Question

A particle is moving along the path given by $y=\frac{c}{6t}$ ( where c is a positive constant). The relation between the acceleration (a) and the velocity (v) of the particle at $t=5$ sec. is

• A. $5a=-2v$
• B. $a=\sqrt{v}$
• C. $a=5v$
• D. $a=v$

Answer 1

The correct option is A $5a=-2v$

Given,

$y=\frac{c}{6t}$

Velocity, $v=\frac{dy}{dt}$

$v=\frac{d\left(\frac{c}{6t}\right)}{dt}$

$v=-\frac{c}{6t^2}$. . . . . . . . . . . . .(1)

Acceleration, $a=\frac{dv}{dt}$

$a=\frac{d(-\frac{c}{6t^2})}{dt}$

$a=\frac{2c}{6t^3}$. . . . . . . . . . . (2)

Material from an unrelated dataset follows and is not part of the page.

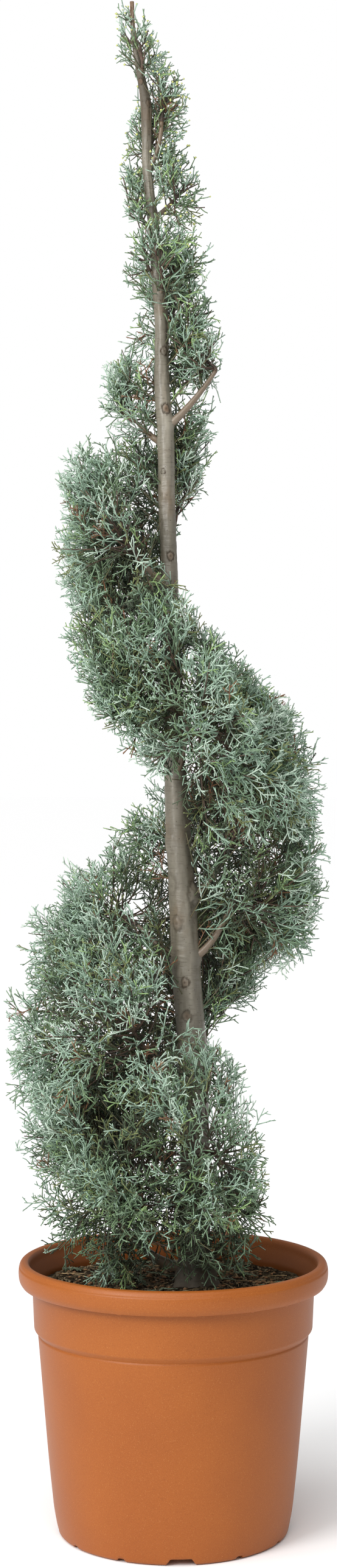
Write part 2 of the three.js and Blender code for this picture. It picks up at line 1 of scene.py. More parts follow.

Divide equation (2) by equation (1),

$\frac{a}{v}=\frac{\frac{2c}{6t^3}}{-\frac{c}{6t^2}}$

$\frac{a}{v}=-\frac{2c}{6t^3}\times \frac{6t^2}{c}$

$\frac{a}{v}=-\frac{2}{t}$

At $t=5sec$

$\frac{a}{v}=-\frac{2}{5}$

$5a=-2v$